■ RECORDS PROVIDED:
┄┄┄┄┄┄┄┄┄┄┄┄┄┄┄┄┄┄┄┄
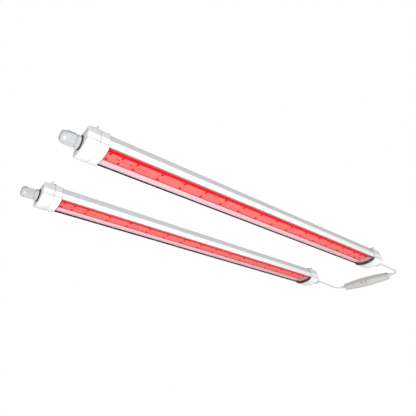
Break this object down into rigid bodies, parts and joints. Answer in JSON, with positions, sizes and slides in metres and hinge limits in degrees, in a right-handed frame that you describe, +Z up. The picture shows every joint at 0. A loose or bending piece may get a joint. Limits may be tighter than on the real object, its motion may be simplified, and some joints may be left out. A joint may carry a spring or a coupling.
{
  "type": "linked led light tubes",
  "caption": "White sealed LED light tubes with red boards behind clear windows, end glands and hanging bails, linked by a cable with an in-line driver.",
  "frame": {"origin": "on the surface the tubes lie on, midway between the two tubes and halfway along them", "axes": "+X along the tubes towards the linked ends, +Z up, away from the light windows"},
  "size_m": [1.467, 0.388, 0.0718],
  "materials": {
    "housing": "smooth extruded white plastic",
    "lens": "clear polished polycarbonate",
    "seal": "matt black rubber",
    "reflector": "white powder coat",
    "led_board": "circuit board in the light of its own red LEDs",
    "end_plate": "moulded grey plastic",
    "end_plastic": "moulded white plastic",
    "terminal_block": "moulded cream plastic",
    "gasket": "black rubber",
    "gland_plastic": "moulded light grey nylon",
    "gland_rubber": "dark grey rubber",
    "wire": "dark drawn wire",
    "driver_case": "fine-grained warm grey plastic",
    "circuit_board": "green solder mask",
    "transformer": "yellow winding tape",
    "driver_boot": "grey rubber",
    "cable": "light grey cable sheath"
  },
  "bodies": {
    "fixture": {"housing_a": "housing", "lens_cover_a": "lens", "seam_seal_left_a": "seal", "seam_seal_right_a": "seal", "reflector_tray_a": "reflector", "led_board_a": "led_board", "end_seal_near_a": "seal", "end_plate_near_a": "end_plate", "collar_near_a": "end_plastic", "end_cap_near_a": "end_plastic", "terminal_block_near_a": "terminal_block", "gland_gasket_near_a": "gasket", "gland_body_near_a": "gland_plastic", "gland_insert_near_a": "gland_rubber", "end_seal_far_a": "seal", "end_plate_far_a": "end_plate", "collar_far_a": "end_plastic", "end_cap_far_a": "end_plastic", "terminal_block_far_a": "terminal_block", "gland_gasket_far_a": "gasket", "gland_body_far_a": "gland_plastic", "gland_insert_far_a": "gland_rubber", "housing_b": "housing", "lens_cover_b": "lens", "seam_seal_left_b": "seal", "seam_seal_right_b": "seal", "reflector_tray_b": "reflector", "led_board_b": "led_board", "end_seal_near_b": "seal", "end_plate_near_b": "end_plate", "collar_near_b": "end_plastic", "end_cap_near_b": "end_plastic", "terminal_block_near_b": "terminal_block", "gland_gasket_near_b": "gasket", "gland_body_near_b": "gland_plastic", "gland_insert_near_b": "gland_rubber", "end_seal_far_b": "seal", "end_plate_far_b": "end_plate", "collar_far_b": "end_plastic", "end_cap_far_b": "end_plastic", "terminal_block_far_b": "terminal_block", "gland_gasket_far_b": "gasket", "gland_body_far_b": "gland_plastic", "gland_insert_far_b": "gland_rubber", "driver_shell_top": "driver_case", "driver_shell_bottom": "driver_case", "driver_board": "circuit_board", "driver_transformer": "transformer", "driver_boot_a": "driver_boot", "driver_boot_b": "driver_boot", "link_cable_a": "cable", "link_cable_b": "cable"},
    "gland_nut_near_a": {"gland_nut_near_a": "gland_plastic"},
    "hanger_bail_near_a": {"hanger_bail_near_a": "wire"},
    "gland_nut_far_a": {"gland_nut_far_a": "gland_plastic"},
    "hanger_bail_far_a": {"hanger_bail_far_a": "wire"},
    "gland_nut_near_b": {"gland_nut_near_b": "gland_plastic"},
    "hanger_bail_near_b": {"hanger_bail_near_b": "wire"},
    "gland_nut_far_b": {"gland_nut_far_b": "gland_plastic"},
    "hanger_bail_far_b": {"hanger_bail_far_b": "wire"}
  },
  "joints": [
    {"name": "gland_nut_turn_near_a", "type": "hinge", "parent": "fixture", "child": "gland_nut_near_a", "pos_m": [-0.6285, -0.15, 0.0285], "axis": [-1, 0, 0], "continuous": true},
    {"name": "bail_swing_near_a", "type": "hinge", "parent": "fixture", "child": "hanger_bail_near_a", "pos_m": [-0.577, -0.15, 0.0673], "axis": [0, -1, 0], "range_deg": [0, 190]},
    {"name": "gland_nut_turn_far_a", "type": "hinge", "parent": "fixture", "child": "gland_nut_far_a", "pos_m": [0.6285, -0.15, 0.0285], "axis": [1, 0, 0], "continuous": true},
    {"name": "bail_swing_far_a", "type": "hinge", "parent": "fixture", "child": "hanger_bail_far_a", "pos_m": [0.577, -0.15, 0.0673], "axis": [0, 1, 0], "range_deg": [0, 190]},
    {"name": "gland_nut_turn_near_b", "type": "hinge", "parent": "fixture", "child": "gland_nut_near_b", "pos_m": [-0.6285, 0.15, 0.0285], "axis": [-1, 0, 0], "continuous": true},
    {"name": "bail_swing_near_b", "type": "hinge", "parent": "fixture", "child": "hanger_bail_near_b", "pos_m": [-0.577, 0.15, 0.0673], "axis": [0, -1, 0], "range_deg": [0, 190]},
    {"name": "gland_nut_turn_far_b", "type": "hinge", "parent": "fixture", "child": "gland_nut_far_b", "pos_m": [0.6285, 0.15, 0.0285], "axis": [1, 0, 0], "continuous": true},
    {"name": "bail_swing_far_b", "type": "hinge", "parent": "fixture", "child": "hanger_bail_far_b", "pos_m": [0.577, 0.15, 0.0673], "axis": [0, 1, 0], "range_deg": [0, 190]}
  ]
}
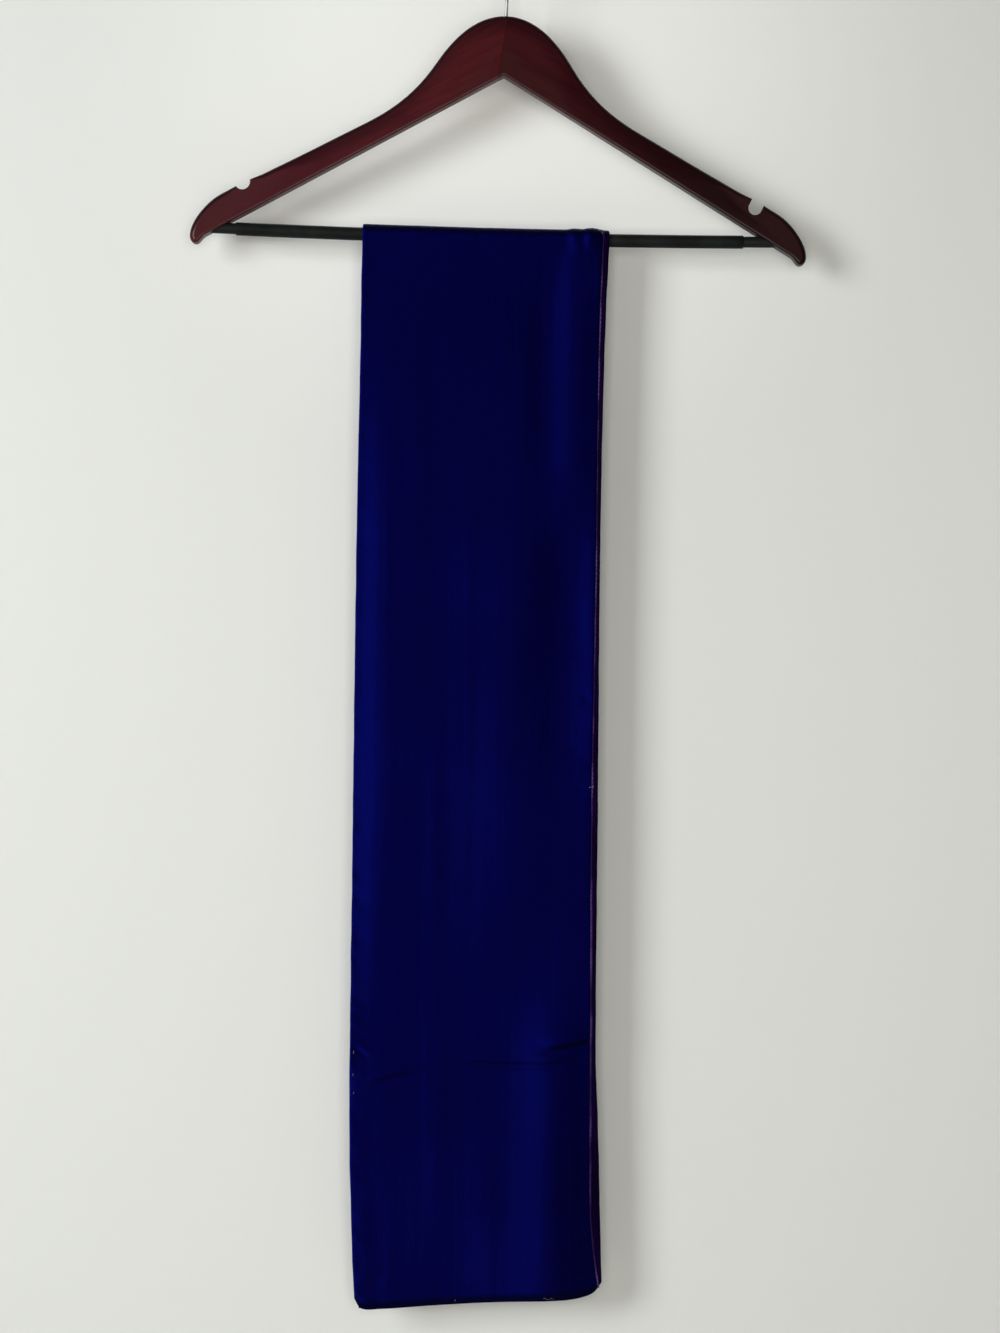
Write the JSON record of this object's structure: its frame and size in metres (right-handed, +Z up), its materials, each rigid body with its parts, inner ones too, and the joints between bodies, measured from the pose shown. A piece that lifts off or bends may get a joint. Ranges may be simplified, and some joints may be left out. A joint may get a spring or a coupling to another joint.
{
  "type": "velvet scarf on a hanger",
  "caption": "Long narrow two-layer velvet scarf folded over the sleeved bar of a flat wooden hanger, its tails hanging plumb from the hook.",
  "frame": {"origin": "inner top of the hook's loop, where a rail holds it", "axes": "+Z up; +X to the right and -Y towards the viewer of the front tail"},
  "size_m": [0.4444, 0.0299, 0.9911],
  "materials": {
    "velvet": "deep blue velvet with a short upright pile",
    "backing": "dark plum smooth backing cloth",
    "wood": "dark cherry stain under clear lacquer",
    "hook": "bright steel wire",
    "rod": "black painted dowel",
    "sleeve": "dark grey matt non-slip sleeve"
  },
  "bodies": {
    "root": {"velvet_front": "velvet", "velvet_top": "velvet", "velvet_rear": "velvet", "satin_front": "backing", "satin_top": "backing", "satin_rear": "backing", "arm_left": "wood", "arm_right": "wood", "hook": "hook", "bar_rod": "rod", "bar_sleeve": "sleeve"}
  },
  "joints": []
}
┄┄┄┄┄┄┄┄┄┄┄┄┄┄┄┄┄┄┄┄
■ REQUIRED WORK: Only the lines from the one that contains "Write the JSON" to the end of the entries above should be given again, exactly and in full.

■ PROBLEM SOLUTION:
Write the JSON record of this object's structure: its frame and size in metres (right-handed, +Z up), its materials, each rigid body with its parts, inner ones too, and the joints between bodies, measured from the pose shown. A piece that lifts off or bends may get a joint. Ranges may be simplified, and some joints may be left out. A joint may get a spring or a coupling to another joint.
{
  "type": "velvet scarf on a hanger",
  "caption": "Long narrow two-layer velvet scarf folded over the sleeved bar of a flat wooden hanger, its tails hanging plumb from the hook.",
  "frame": {"origin": "inner top of the hook's loop, where a rail holds it", "axes": "+Z up; +X to the right and -Y towards the viewer of the front tail"},
  "size_m": [0.4444, 0.0299, 0.9911],
  "materials": {
    "velvet": "deep blue velvet with a short upright pile",
    "backing": "dark plum smooth backing cloth",
    "wood": "dark cherry stain under clear lacquer",
    "hook": "bright steel wire",
    "rod": "black painted dowel",
    "sleeve": "dark grey matt non-slip sleeve"
  },
  "bodies": {
    "root": {"velvet_front": "velvet", "velvet_top": "velvet", "velvet_rear": "velvet", "satin_front": "backing", "satin_top": "backing", "satin_rear": "backing", "arm_left": "wood", "arm_right": "wood", "hook": "hook", "bar_rod": "rod", "bar_sleeve": "sleeve"}
  },
  "joints": []
}